Is there a collection of communities that aren't hosted by corporations?

3 comments

I have been using IRC for for 14 years now. I began with DALnet, EFnet, Freenode, OFTC, etc. These days, I just use Freenode only because all the main communities around open source technologies seem to hang out there.

Before StackOverflow was founded and became a thing, Freenode IRC was my primary source of help when I encountered issues in open source tools. I have learnt a lot from the #debian, ##math, and #not-math channels, especially.

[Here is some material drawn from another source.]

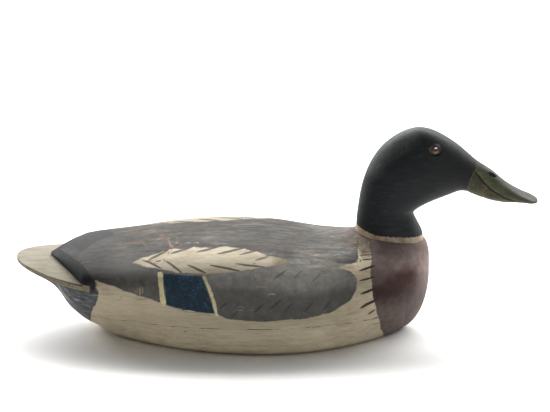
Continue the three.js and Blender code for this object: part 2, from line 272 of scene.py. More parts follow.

Some of my favourite channels on Freenode IRC include #lisp, #emacs, and #python. They have great communities with many regulars who have great attitude. These channels are also quite friendly to beginners. I still remember an interesting incident from 2006 when I posted a mathematics question to one of the channels. The channel was mostly quiet. After about 15 minutes, I got detailed answers from multiple members of the channel. 20 minutes or so later, I saw others posting Python questions to the same channel. That is when I realized that I had inadvertently posted a mathematics question in the #python channel. :)

There's plenty of interesting places on IRC, mailing list, XMPP, Mastodon.

Downvote me to hell, but best communities I hang out in are far from shiny/hip/popular, and this is why they are good.

I've been looking on Mastadon, and not finding that much. Especially compared to Twitter. Might just be where I'm looking though.
Agree, and on Matrix as well.
Are there any in particular that you recommend?
I'm not going to share them on HN.
I don’t know if you consider freenode to be “hosted by corporations” but if you don’t, the channels dedicated to both specific libraries and the languages themselves are at least active, last I checked.

The one downside I’d point out is that language channels tend to be filled with purists, of the, “ you shouldn’t want to do that” variety.